This paper focuses on the diversity metric of generated texts and empirically investigates several existing diversity scores. The authors find that compression algorithms capture information similar to what is measured by slow-to-compute n-gram overlap homogeneity scores. Extensive experiments are conducted on instruction-tuning datasets and human-produced texts to provide some insights into the evaluation of diversity.

优点

  1. The proposed diversity metric based on compression ratio of gZip is interesting and worth further exploring.

缺点

  1. This paper seems like an empirical try rather than standardization. First, the intuition of using compression ratios is vague. The authors directly adopt compression ratios for evaluating diversity of generated texts without delving into the principle of gZip compression, which makes this method less supportive. Then, the authors compare different diversity scores and show some relationships (such as correlations) among them. But in my view, the authors fail to provide a standard way to measure diversity of texts in terms of the advantages and disadvantages of different metrics.
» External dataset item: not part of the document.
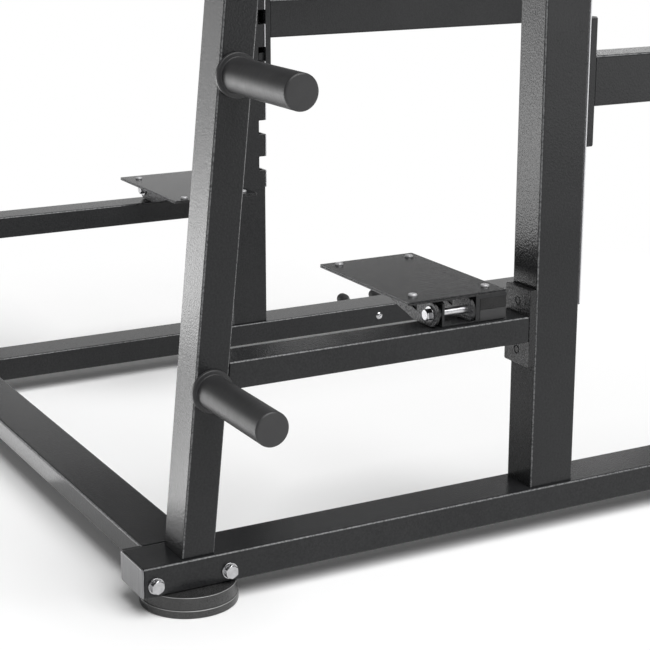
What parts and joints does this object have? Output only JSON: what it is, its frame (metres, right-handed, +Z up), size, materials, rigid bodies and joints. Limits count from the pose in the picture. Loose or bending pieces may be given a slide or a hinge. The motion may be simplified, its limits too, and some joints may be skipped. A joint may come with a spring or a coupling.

  2. This paper mentions the length of generated texts for many times to highlight its important role in the evaluation of diversity. However, this paper lacks discussion on the related works which focus on alleviating the length bias when measuring diversity, such as [1]. The authors should definitely incorporate this line of works into their paper.

  3. The experimental part should be further improved. The current experimental results neither demonstrate the effectiveness of the metric based on compression ratios compared with other diversity metrics, nor show the complementation of all these diversity metrics. Since the position of this paper is “Standardizing the Measurement of Text Diversity”, the authors should at least standardize an experimental setting to compare the performance of different diversity metrics fairly.

[1] Rethinking and Refining the Distinct Metric. ACL 2022.

问题

My questions have been included in the weaknesses part.

撤稿通知

Revise and resubmit